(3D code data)
--- --- ---
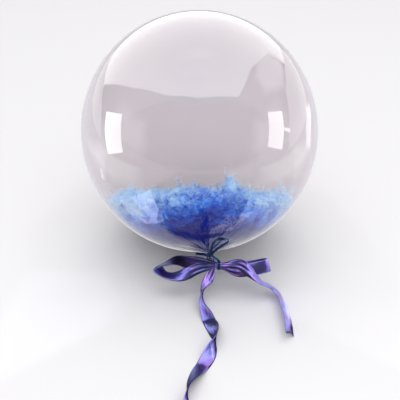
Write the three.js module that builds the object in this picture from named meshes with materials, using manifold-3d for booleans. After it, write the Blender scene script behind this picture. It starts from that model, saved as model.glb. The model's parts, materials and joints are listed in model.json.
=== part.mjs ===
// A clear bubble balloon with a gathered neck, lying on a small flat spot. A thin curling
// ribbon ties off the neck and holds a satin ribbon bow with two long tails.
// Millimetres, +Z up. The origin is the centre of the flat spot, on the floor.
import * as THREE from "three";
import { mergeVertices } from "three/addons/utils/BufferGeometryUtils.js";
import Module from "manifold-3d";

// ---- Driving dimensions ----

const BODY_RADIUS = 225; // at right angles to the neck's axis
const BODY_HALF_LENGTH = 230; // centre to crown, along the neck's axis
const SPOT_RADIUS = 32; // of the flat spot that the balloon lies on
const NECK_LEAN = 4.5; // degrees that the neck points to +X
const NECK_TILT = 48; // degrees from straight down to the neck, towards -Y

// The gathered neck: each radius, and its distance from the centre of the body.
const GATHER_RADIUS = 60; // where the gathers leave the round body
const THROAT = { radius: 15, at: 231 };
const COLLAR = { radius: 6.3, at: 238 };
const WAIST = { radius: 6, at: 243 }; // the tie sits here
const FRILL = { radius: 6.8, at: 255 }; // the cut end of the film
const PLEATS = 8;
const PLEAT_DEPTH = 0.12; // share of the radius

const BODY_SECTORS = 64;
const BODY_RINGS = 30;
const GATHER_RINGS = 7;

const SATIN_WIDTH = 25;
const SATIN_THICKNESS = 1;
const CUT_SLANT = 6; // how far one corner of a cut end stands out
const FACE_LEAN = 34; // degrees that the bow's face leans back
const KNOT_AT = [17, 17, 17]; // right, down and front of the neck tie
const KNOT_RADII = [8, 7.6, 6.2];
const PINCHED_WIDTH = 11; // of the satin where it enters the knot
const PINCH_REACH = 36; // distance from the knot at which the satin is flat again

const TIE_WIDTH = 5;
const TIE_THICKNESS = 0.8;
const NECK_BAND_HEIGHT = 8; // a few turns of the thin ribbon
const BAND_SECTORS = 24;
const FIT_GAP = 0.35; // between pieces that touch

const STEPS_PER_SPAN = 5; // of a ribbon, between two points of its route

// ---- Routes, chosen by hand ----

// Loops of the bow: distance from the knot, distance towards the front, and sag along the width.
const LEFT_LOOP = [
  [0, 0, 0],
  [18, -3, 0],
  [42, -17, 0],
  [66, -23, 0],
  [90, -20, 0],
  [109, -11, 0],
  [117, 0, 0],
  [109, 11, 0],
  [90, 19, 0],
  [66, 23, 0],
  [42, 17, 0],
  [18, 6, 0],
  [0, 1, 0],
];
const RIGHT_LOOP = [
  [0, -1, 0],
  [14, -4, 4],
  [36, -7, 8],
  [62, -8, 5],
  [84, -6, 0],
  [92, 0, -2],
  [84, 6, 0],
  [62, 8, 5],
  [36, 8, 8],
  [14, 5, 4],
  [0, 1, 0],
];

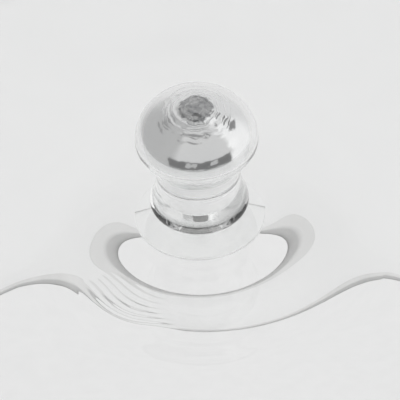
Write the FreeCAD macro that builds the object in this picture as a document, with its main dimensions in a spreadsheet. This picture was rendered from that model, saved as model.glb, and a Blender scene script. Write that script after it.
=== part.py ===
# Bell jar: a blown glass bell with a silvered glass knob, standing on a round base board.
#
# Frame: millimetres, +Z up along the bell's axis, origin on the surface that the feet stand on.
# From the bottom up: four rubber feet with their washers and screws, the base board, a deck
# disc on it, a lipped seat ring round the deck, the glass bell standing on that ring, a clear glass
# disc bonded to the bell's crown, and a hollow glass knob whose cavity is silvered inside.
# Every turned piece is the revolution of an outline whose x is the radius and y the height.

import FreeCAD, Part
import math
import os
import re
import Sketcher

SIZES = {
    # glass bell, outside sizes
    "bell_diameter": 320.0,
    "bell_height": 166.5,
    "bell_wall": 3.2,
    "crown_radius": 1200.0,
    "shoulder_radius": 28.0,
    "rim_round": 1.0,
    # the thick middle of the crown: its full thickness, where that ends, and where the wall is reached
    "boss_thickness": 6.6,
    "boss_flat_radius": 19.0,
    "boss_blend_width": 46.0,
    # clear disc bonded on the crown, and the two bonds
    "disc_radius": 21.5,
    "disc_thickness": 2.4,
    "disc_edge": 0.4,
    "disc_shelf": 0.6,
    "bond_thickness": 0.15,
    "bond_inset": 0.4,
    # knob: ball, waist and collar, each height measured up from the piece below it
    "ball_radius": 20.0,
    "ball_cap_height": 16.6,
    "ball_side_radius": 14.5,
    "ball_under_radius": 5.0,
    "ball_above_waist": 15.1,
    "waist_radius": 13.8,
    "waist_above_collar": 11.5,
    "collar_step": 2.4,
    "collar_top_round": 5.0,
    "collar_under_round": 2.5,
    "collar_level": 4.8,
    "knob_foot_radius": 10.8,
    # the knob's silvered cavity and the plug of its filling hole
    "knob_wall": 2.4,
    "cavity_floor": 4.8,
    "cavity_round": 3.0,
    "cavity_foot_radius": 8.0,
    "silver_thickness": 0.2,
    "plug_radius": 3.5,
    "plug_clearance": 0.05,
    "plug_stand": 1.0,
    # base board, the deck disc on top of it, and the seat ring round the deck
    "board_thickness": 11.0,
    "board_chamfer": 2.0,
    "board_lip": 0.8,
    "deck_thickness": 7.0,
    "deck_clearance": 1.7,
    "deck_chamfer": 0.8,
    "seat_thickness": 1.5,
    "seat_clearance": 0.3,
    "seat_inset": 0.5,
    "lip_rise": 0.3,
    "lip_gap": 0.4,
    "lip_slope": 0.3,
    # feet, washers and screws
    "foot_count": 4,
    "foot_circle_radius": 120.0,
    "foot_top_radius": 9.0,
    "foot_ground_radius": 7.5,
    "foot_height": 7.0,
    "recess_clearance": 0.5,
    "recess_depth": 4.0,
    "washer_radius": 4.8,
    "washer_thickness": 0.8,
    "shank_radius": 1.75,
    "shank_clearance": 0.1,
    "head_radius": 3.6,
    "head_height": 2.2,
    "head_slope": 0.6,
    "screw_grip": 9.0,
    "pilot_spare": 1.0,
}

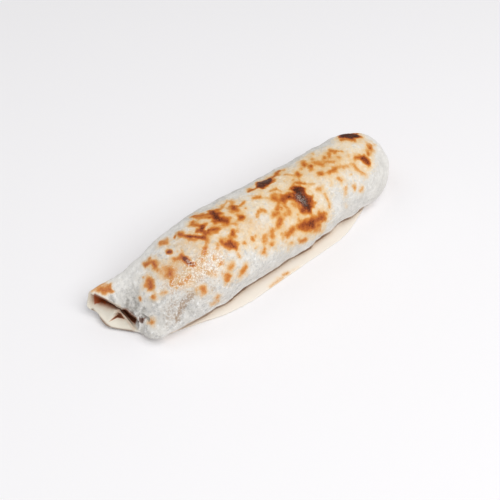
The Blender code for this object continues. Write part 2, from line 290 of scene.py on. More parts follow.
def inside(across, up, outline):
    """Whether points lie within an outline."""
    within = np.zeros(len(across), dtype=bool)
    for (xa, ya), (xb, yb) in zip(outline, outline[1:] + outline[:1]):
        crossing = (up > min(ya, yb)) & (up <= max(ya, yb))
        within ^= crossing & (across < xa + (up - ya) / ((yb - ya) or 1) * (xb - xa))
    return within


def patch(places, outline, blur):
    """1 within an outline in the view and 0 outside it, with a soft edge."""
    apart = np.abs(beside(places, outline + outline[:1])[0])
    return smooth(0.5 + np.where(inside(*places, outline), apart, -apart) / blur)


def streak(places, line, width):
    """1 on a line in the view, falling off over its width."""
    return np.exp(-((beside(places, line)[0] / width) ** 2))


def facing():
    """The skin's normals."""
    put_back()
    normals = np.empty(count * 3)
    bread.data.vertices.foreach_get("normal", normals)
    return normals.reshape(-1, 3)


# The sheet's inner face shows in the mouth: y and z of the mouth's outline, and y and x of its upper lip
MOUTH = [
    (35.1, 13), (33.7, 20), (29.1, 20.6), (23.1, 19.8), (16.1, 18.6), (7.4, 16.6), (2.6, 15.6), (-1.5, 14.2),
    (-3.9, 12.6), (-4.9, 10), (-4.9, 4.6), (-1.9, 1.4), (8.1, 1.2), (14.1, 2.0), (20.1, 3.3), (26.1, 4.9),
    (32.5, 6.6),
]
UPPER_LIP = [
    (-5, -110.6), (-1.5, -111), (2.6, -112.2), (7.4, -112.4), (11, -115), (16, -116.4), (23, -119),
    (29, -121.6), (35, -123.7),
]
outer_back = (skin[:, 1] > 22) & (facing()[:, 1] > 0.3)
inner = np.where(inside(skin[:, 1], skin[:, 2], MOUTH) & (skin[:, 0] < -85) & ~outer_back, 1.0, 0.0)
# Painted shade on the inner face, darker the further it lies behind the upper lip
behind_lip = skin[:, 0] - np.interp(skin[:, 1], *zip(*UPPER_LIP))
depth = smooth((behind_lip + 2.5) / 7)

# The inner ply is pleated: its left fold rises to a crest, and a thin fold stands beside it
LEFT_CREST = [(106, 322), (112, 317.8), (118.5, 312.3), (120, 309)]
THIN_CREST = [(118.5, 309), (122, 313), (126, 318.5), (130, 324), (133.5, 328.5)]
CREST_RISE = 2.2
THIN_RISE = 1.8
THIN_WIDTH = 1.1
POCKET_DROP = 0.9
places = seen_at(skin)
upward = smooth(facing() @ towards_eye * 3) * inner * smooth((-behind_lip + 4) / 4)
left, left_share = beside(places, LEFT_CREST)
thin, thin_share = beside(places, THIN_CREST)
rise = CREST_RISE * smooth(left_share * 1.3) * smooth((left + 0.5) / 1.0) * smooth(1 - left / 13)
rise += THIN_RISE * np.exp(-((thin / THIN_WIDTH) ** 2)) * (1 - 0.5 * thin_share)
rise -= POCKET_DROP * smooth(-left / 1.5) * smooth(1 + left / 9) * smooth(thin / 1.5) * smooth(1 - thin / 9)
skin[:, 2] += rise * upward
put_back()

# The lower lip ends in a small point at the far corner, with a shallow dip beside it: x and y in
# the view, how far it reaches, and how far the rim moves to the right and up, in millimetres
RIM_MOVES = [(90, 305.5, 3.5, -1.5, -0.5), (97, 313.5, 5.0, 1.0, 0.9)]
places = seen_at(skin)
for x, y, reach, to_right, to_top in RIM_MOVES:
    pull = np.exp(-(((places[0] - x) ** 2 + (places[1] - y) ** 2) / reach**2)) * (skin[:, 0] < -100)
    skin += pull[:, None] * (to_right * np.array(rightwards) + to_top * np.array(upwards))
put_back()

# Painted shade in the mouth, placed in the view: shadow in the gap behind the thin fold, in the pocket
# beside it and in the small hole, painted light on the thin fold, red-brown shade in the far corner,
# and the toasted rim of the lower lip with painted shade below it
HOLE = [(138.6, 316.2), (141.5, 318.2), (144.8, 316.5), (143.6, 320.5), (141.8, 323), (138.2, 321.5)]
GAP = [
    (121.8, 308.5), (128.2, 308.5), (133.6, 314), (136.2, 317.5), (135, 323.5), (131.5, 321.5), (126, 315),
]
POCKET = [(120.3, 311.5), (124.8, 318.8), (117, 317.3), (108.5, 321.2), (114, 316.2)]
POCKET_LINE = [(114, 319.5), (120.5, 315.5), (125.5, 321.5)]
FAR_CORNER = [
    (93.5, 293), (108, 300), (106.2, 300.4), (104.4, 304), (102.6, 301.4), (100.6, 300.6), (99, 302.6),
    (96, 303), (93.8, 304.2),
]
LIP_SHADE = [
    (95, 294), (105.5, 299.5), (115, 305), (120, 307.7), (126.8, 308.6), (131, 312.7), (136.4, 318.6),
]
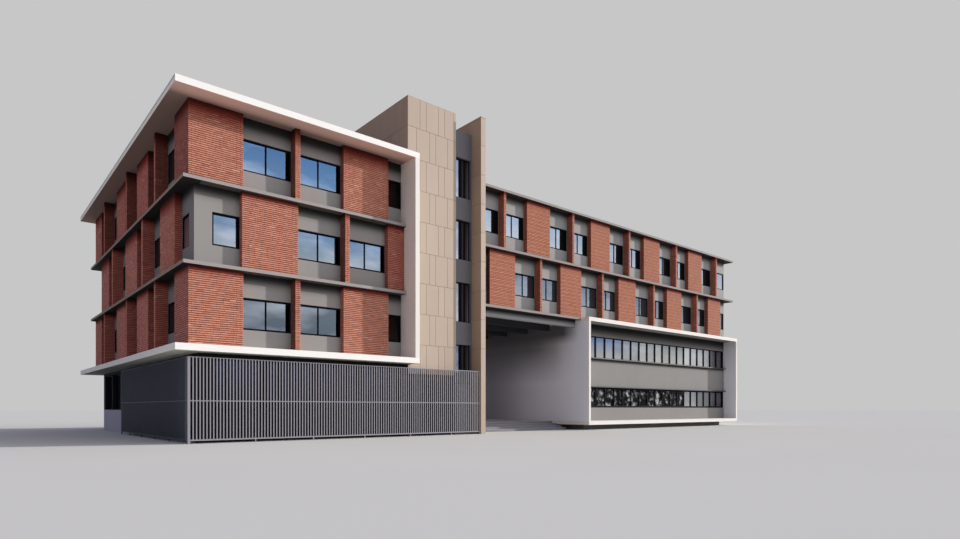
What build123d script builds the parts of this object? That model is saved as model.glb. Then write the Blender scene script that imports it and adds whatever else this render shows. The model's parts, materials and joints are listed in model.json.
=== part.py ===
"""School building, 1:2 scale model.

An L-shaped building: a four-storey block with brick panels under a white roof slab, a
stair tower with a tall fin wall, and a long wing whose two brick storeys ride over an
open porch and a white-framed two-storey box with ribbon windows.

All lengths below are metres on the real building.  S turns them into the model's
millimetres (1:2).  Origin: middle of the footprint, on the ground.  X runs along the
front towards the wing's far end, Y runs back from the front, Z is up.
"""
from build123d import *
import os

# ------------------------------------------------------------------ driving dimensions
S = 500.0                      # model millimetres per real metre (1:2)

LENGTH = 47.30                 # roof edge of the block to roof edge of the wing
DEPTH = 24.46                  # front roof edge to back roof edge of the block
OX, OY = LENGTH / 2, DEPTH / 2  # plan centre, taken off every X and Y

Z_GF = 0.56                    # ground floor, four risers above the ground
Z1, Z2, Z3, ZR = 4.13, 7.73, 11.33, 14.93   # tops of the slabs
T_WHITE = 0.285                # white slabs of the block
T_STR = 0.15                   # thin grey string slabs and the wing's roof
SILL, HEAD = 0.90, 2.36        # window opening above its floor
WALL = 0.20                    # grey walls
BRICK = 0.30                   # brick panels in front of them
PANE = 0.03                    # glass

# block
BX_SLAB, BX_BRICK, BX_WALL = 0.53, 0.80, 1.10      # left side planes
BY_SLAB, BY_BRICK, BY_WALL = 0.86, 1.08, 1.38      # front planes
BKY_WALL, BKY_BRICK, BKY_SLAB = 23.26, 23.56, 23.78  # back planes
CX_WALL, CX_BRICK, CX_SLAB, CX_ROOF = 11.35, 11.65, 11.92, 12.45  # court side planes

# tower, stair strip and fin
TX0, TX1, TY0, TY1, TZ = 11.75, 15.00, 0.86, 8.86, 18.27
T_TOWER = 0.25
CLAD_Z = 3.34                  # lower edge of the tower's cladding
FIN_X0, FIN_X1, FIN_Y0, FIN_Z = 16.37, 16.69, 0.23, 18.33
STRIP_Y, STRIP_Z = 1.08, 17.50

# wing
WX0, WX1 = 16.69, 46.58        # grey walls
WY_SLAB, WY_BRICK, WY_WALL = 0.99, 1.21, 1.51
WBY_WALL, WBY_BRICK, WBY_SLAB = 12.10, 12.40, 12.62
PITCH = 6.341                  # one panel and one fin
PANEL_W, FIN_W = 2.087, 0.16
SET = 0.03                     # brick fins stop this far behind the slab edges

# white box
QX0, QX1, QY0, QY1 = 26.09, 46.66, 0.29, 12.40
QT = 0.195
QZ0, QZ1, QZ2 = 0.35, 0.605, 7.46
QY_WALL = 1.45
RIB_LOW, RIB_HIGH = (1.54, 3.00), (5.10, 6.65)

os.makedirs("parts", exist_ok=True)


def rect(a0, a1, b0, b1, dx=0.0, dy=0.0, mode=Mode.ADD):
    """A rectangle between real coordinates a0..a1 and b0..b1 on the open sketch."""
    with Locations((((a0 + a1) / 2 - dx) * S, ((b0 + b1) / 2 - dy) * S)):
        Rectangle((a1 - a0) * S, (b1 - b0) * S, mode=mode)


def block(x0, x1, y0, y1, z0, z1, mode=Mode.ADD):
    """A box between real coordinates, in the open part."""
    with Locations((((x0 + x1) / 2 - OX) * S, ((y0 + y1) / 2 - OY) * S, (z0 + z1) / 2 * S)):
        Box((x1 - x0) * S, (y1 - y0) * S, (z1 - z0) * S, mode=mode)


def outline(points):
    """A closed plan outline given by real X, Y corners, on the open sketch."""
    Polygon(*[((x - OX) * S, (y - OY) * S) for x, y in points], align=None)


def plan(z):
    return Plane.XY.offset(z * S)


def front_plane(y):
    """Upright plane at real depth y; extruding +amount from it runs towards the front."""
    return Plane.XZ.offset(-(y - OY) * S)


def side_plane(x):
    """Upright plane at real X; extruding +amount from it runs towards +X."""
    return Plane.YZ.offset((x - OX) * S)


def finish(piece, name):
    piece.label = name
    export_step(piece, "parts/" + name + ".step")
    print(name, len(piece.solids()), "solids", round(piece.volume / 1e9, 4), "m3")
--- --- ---
__Given task__
Quote exactly the lines running from the start of the listing above through the line where "const FIT_GAP = 0.35;" is found, and output no other lines.

__Correct answer__
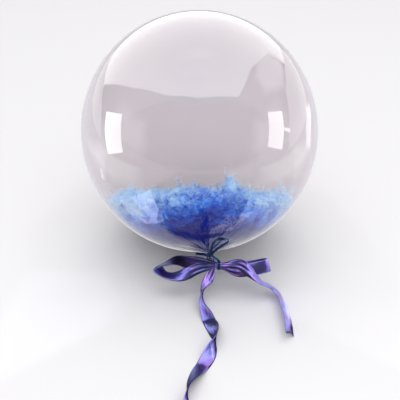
Write the three.js module that builds the object in this picture from named meshes with materials, using manifold-3d for booleans. After it, write the Blender scene script behind this picture. It starts from that model, saved as model.glb. The model's parts, materials and joints are listed in model.json.
=== part.mjs ===
// A clear bubble balloon with a gathered neck, lying on a small flat spot. A thin curling
// ribbon ties off the neck and holds a satin ribbon bow with two long tails.
// Millimetres, +Z up. The origin is the centre of the flat spot, on the floor.
import * as THREE from "three";
import { mergeVertices } from "three/addons/utils/BufferGeometryUtils.js";
import Module from "manifold-3d";

// ---- Driving dimensions ----

const BODY_RADIUS = 225; // at right angles to the neck's axis
const BODY_HALF_LENGTH = 230; // centre to crown, along the neck's axis
const SPOT_RADIUS = 32; // of the flat spot that the balloon lies on
const NECK_LEAN = 4.5; // degrees that the neck points to +X
const NECK_TILT = 48; // degrees from straight down to the neck, towards -Y

// The gathered neck: each radius, and its distance from the centre of the body.
const GATHER_RADIUS = 60; // where the gathers leave the round body
const THROAT = { radius: 15, at: 231 };
const COLLAR = { radius: 6.3, at: 238 };
const WAIST = { radius: 6, at: 243 }; // the tie sits here
const FRILL = { radius: 6.8, at: 255 }; // the cut end of the film
const PLEATS = 8;
const PLEAT_DEPTH = 0.12; // share of the radius

const BODY_SECTORS = 64;
const BODY_RINGS = 30;
const GATHER_RINGS = 7;

const SATIN_WIDTH = 25;
const SATIN_THICKNESS = 1;
const CUT_SLANT = 6; // how far one corner of a cut end stands out
const FACE_LEAN = 34; // degrees that the bow's face leans back
const KNOT_AT = [17, 17, 17]; // right, down and front of the neck tie
const KNOT_RADII = [8, 7.6, 6.2];
const PINCHED_WIDTH = 11; // of the satin where it enters the knot
const PINCH_REACH = 36; // distance from the knot at which the satin is flat again

const TIE_WIDTH = 5;
const TIE_THICKNESS = 0.8;
const NECK_BAND_HEIGHT = 8; // a few turns of the thin ribbon
const BAND_SECTORS = 24;
const FIT_GAP = 0.35; // between pieces that touch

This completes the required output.